**Task to carry out**
Copy every line with the string "frame" in it.

________________________________________

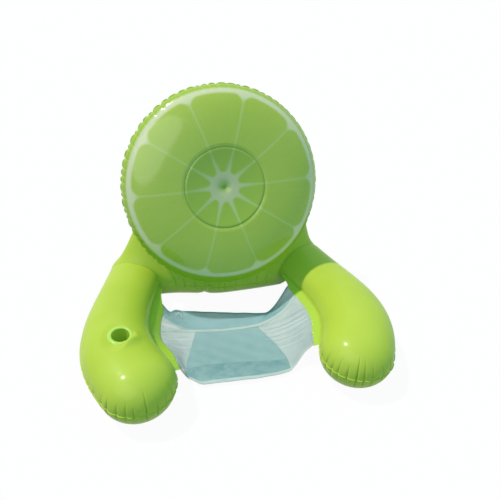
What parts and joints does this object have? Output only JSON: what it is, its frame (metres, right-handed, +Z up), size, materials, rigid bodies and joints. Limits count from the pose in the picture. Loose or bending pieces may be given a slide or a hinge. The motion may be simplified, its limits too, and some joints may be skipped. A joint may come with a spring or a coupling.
{
  "type": "inflatable pool chair",
  "caption": "Blow-up pool chair: round citrus-slice backrest in a horned cradle, two fat arms, a mesh sling seat and a cup holder let into one arm.",
  "frame": {"origin": "centre of the chair's footprint box on the floor that the arms and the cradle stand on", "axes": "+X to the viewer's right of a person who faces the chair, along its width; -Y out of the front, where the sitter's legs go; +Z up"},
  "size_m": [1.245, 0.9728, 0.8916],
  "materials": {
    "lime_vinyl": "glossy",
    "lime_rim_vinyl": "glossy",
    "citrus_print_vinyl": "glossy, printed with pale webs, core and rim ring",
    "clear_valve_vinyl": "glossy, milky clear",
    "white_seat_mesh": "matt open mesh",
    "aqua_seat_mesh": "matt open mesh",
    "teal_seat_mesh": "matt open mesh"
  },
  "bodies": {
    "chair": {"backrest_front_panel": "citrus_print_vinyl", "backrest_back_panel": "lime_vinyl", "backrest_ring_baffle": "lime_vinyl", "backrest_valve_flange": "clear_valve_vinyl", "cradle_top_panel": "lime_vinyl", "cradle_bottom_panel": "lime_vinyl", "cradle_valve_flange": "clear_valve_vinyl", "left_arm_top_panel": "lime_vinyl", "left_arm_bottom_panel": "lime_vinyl", "left_arm_bulkhead": "lime_vinyl", "right_arm_top_panel": "lime_vinyl", "right_arm_bottom_panel": "lime_vinyl", "right_arm_bulkhead": "lime_vinyl", "cup_wall": "lime_vinyl", "cup_floor": "lime_vinyl", "cup_rim_ring": "lime_rim_vinyl", "left_seat_strip": "lime_vinyl", "right_seat_strip": "lime_vinyl", "seat_rear_band": "teal_seat_mesh", "seat_center_panel": "aqua_seat_mesh", "seat_left_panel": "white_seat_mesh", "seat_right_panel": "white_seat_mesh", "seat_rear_binding": "white_seat_mesh", "seat_cross_binding": "white_seat_mesh", "seat_front_binding": "white_seat_mesh", "seat_rear_tab": "white_seat_mesh"},
    "backrest_stem": {"backrest_valve_stem": "clear_valve_vinyl"},
    "backrest_plug": {"backrest_valve_plug": "clear_valve_vinyl"},
    "backrest_flap": {"backrest_valve_flap": "clear_valve_vinyl"},
    "cradle_stem": {"cradle_valve_stem": "clear_valve_vinyl"},
    "cradle_plug": {"cradle_valve_plug": "clear_valve_vinyl"},
    "cradle_flap": {"cradle_valve_flap": "clear_valve_vinyl"}
  },
  "joints": [
    {"name": "backrest_stem_slide", "type": "slide", "parent": "chair", "child": "backrest_stem", "axis": [0, 0.9003, -0.4352], "range_m": [0, 0.012]},
    {"name": "backrest_plug_hinge", "type": "hinge", "parent": "backrest_stem", "child": "backrest_plug", "pos_m": [-0.21685, 0.33412, 0.43653], "axis": [-0.2588, 0.4204, 0.8696], "range_deg": [0, 150]},
    {"name": "backrest_flap_hinge", "type": "hinge", "parent": "backrest_stem", "child": "backrest_flap", "pos_m": [-0.21424, 0.31588, 0.44612], "axis": [0.2588, -0.4204, -0.8696], "range_deg": [0, 60]},
    {"name": "cradle_stem_slide", "type": "slide", "parent": "chair", "child": "cradle_stem", "axis": [0, 0.6691, 0.7431], "range_m": [0, 0.012]},
    {"name": "cradle_plug_hinge", "type": "hinge", "parent": "cradle_stem", "child": "cradle_plug", "pos_m": [0.0095, 0.33247, 0.26996], "axis": [0, 0.7431, -0.6691], "range_deg": [0, 150]},
    {"name": "cradle_flap_hinge", "type": "hinge", "parent": "cradle_stem", "child": "cradle_flap", "pos_m": [0.0068, 0.31869, 0.25465], "axis": [0, -0.7431, 0.6691], "range_deg": [0, 60]}
  ]
}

________________________________________

**Final result**
What parts and joints does this object have? Output only JSON: what it is, its frame (metres, right-handed, +Z up), size, materials, rigid bodies and joints. Limits count from the pose in the picture. Loose or bending pieces may be given a slide or a hinge. The motion may be simplified, its limits too, and some joints may be skipped. A joint may come with a spring or a coupling.
  "frame": {"origin": "centre of the chair's footprint box on the floor that the arms and the cradle stand on", "axes": "+X to the viewer's right of a person who faces the chair, along its width; -Y out of the front, where the sitter's legs go; +Z up"},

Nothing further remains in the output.